This isn’t about your personal knowledge about yourself – it’s about what you think is your knowledge about anybody else, especially those closest to you.
Specifically, I’m talking about where you believe your “knowledge” should take you concerning the lives of others. As a parent, I admit that I wanted on many occasions to direct my children’s goals. I came to the realization thankfully that it is their lives to live and choices they make are based on how they feel about how they want to be.
And that’s as it should be. Unless, of course, we’re talking about them doing something harmful to themselves or others. In that case, there’s still little or nothing we can do because again it is their choice, and we can only offer assistance, guidance, etc. Guess what? If you did a pretty good job as a parent, they may come around – not to your way of thinking necessarily – but to their own truth and path.
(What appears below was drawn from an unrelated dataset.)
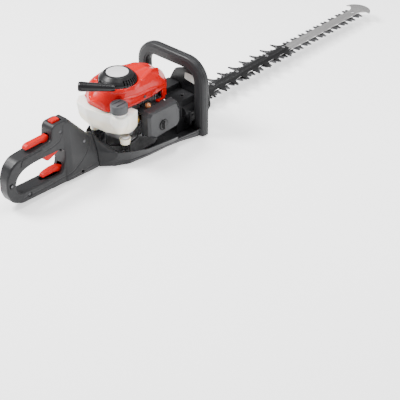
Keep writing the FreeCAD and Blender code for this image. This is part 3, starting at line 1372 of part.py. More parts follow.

It is detrimental to anyone who allows another to direct their life by making life choices for them, especially our children. For one thing, they will never be able to function properly. You cripple them because you take away their ability to make decisions, which causes them to totally lose their self-confidence. Whatever goals they may have had (unless the brainwashing began at a very young age), they put aside and live the life you’ve chosen for them. Our job is to demonstrate what could be (once we see what talents or aspirations they have) and then allow them to decide if this is their life course. It is not to live vicariously through them or to create clones.
And for the adults who allow others to decide for them it’s the same thing – self-confidence goes out the window and you are crippled. No one should decide who you want to be with, what you want to do with your life, or how you want to spend your money. Remember that you came here alone (even if you were part of a multiple birth) and you will leave here alone, so you alone should be the one to determine everything in between.